There is a disconnect in retail. The shopper is becoming faster and the store is becoming slower. The shopper is proactively looking for new phones, new applications, new ways to search and buy effectively. Just look at the power of the new devices that the consumer walks into the mall with:
The AGC (Apollo Guidance Computer) that sent the first person to the moon had 2kb memory, 32kb of read only memory (storage), CPU 1.024 MHz. The Samsung Galaxy II S that is in the shoppers pocket has 1 GB memory (1 048 576 kb), 32 GB storage (33 554 423 kb), CPU Dual-core 1.2 GHz (1200 MHz x 2)
This hand sized shopping aid is essentially 2 thousand times faster… but that’s just raw speed.
Instead of trying to embrace this shopper’s new technology effectively, the store is trying to plug a leaky ship by making it difficult for the consumer to comparison shop, use their technology in the store or in the cloud.
How are retailers responding?
Blockbuster, Borders, have all fallen to the digital efficacies of the internet. Are Target and Best Buy next?
It is clear that stores do not know how to use this super phone and are under siege. TARGET recently went on the defensive talking about “SHOWROOMING,” the phenomenon of using the store to touch and feel a product and then checking out in the cloud (a competitor’s internet cloud).
These retailers do not know how to respond. They try to leverage the phone and new channels but in large part they consider the phone a threat not an opportunity.
Which retailers are in most trouble?
There are two types of retailers:
Brand Retail: Like the Gap, Pottery Barn, Polo (in which one company makes and markets everything in the box) are channel agnostic. The brand retailer needs to make sure the shopper stays loyal and makes it simple to move from purchase intent to purchase. This retailer needs to count clicks to commerce and optimize the mobile experience.
Mixed Brand Retail: Like Target, Wal-Mart, Best Buy (in which one company houses multiple brand names on their shelves) need a more aggressive strategy to stay relevant and in business. They also need to work on optimizing path to purchase but they have the additional problem of price comparison and losing the shopper into competitive deals on the mobile internet (in four walls of the store.)
Amazon is their nemesis.
Amazon clearly feels that its success with the PriceCheck app is a good indicator that their new Kindle Fire tablet will be the mobile commerce device of choice. When this device become 4G later this year it will rake havoc on the mall. Already this holiday season we saw Amazon’s impact on retailers.

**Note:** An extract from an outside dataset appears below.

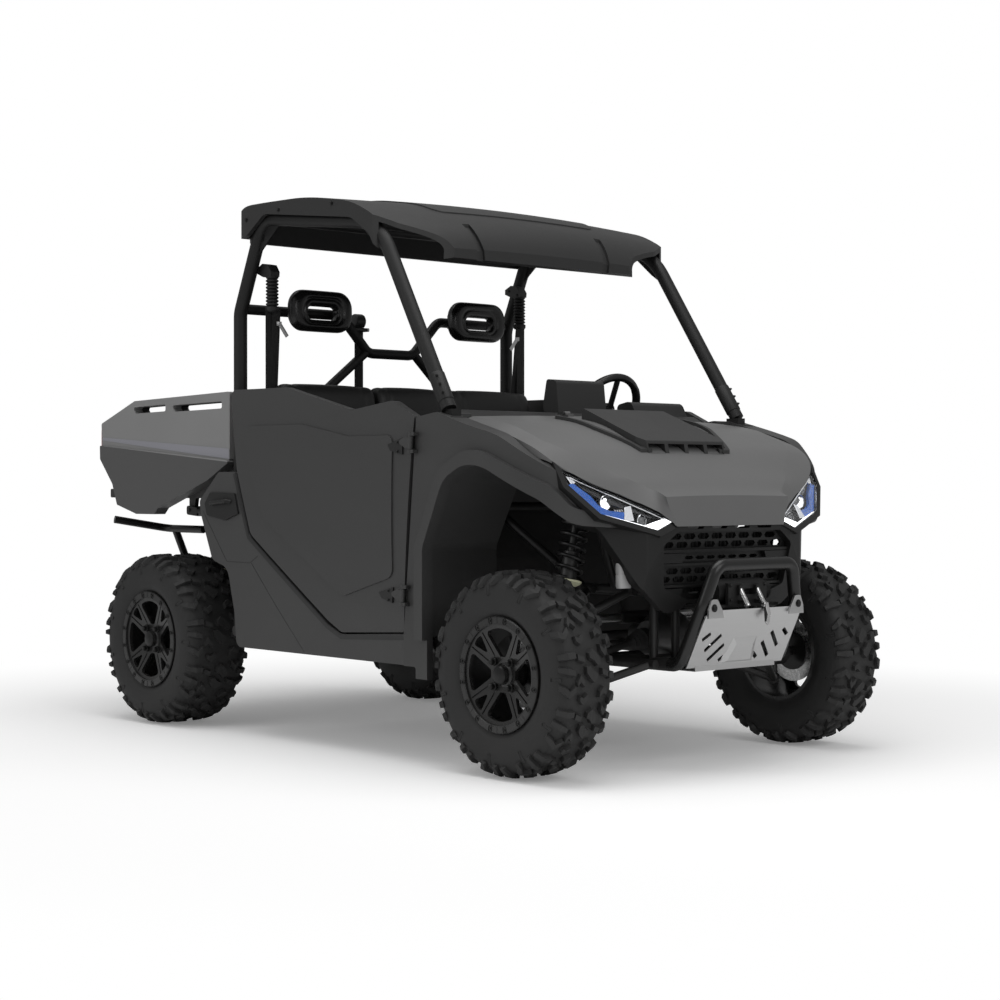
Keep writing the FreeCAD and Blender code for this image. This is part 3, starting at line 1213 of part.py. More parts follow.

Amazon sees it role as “pro consumer” and if it is all about price then they are right.
If the retail industry continues to lament the rise of “showrooming” is it simply crying-uncle to Amazon. For Target to change its merchandise UPC codes, shut down WIFI or source unique product that are hard to price compare are not sustainable solutions. By making it more difficult to price compare items in-store is a short term or no-term answer.
What is the solution?
The top three factors in shopper decision making is PRICE, CONVIENCE and TRUST. If it is all about price, we should all close up shop and go home. Convenience can work for the cloud and bricks & mortar. Trust is the silver bullet.
Mixed retailers need to use mobile technology to engage the shopper in the store and enter into a DIGITAL relationship. Use an iPad to clientel.
Clienteling is a retail term that predates mobile but mobile is the idea channel for the service. Clienteling is when the retailer interacts with the shopper and provides one-to-one personalized service, offers and communication in the store.
Retailers need to use tablets to interact with the shopper. Help them find a product. Add this to a wish list – tie this wish list to a profile. Ask them for their mobile number to send updates, sale reminders, VIP invites. Retailers need to engage the shopper at the cash register and ask for their mobile number for follow on deals and offers.
So what is the big take away?
Cross channel disconnect is where most of the retail revenue is lost: between the store the online site. Amazon and other mobile savvy folk will either grab your shopper as they fall through the cracks or, worse yet, your will just loose the shopper to another store because you are just making the path to purchase too difficult.
Mixed retailers and brands retailers need to develop a “trust” relationship that will keep that consumer as a loyal consumer. Store that can develop a digital trust relationship across all their retail touch point will help the impulse shopper make that impulse buy at their checkout.